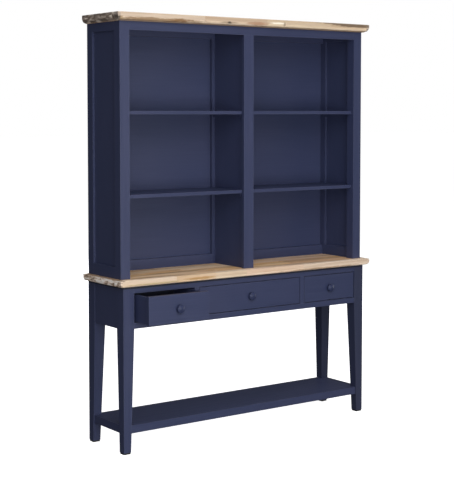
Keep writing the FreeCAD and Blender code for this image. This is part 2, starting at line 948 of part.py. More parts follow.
---
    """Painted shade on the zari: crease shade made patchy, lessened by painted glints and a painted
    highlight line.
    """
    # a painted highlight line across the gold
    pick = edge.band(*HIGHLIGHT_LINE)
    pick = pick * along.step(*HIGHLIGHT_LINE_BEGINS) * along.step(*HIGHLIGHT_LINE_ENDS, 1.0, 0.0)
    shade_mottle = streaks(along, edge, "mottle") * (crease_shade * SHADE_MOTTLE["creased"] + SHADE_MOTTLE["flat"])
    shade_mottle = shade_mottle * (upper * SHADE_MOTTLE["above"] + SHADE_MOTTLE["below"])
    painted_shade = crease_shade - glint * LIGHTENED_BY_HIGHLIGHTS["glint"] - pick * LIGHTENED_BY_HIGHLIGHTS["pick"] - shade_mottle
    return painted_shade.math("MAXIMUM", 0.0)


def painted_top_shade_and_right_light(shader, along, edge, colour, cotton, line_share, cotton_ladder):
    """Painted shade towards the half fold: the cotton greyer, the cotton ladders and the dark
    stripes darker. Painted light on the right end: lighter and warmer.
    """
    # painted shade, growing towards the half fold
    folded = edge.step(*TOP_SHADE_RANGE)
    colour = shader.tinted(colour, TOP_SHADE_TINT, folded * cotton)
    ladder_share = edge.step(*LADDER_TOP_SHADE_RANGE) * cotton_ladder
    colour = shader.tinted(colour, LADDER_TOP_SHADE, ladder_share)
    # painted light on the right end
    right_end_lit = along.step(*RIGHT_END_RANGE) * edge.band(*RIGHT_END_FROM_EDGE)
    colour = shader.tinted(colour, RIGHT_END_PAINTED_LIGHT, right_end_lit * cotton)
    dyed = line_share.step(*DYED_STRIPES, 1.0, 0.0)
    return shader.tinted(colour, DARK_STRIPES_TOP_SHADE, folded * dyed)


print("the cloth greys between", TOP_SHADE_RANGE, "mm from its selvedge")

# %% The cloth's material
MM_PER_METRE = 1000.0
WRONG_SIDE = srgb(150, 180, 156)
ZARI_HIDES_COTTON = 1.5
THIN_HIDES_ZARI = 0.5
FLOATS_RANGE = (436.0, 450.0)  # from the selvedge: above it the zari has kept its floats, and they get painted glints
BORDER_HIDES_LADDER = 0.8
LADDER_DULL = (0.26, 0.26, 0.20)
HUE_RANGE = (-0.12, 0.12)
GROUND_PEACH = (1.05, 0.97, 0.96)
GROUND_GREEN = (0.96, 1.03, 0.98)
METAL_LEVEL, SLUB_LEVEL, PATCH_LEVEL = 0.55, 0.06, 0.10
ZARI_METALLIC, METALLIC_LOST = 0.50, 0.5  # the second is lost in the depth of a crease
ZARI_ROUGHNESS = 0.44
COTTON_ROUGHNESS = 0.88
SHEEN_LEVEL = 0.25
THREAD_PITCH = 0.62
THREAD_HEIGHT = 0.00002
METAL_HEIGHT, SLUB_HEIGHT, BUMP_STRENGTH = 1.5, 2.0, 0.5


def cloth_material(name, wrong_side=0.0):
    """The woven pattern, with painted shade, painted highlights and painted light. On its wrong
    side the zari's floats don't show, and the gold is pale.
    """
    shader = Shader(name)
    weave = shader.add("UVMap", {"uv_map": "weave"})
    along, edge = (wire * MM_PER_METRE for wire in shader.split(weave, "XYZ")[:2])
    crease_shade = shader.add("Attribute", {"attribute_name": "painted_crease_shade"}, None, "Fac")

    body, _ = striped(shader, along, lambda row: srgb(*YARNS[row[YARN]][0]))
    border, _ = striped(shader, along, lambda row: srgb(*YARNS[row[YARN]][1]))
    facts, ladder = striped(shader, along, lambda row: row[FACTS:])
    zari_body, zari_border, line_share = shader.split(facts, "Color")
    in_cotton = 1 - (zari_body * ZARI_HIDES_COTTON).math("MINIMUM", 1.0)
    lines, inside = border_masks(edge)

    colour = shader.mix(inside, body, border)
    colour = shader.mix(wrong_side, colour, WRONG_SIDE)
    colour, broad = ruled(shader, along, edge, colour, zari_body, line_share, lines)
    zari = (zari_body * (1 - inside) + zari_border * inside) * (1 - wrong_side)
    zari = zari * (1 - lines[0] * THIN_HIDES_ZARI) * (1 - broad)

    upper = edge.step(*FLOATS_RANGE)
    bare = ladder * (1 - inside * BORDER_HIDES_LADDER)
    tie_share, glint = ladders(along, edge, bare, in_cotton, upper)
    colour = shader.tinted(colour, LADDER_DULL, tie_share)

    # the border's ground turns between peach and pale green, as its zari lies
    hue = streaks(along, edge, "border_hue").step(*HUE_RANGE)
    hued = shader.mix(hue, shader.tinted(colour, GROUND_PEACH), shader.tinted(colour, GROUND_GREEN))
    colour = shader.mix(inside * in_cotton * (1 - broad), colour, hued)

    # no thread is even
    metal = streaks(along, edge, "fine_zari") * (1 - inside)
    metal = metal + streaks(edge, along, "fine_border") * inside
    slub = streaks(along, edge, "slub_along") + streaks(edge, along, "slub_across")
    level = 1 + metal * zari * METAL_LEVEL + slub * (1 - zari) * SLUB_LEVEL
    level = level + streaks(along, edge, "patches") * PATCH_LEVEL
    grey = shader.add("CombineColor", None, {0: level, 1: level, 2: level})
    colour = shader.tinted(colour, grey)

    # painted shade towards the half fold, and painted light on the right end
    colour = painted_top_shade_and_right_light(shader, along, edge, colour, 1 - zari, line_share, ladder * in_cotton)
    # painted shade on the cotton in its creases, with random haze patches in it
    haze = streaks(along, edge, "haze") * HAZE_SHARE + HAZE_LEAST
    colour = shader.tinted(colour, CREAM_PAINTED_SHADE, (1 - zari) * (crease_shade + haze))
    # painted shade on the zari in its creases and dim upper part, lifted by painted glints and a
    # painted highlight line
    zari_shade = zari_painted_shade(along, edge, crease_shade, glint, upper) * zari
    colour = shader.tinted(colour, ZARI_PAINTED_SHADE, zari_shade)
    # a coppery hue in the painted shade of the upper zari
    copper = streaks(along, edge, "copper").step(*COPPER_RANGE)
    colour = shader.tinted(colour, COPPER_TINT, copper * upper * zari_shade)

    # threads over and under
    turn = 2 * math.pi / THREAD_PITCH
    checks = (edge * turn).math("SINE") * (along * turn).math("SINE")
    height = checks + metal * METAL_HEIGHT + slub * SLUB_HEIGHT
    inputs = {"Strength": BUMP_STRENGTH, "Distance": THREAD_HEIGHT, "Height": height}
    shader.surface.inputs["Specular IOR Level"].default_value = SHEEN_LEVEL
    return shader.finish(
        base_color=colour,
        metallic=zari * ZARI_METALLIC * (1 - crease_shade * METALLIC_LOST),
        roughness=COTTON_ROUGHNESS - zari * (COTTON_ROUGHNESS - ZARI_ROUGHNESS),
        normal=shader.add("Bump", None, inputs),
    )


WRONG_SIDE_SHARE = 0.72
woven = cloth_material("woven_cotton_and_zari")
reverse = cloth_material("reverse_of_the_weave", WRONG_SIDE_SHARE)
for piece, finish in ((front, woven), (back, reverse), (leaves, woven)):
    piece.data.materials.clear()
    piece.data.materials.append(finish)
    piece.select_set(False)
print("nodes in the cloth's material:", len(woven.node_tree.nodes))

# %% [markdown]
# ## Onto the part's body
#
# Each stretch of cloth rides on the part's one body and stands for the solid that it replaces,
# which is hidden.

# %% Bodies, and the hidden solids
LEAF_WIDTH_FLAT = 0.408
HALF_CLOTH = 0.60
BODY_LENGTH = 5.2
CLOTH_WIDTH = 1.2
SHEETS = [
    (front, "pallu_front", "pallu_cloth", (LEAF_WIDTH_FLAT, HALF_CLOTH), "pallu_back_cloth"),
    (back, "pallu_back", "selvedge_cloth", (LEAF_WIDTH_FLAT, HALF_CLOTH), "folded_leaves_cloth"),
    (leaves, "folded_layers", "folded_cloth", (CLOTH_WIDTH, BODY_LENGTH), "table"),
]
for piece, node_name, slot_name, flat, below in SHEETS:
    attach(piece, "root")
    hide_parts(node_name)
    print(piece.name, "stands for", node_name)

▶ _Requirements_
Copy all lines of the material above where the string "this" occurs.

▶ _Answer_
Keep writing the FreeCAD and Blender code for this image. This is part 2, starting at line 948 of part.py. More parts follow.

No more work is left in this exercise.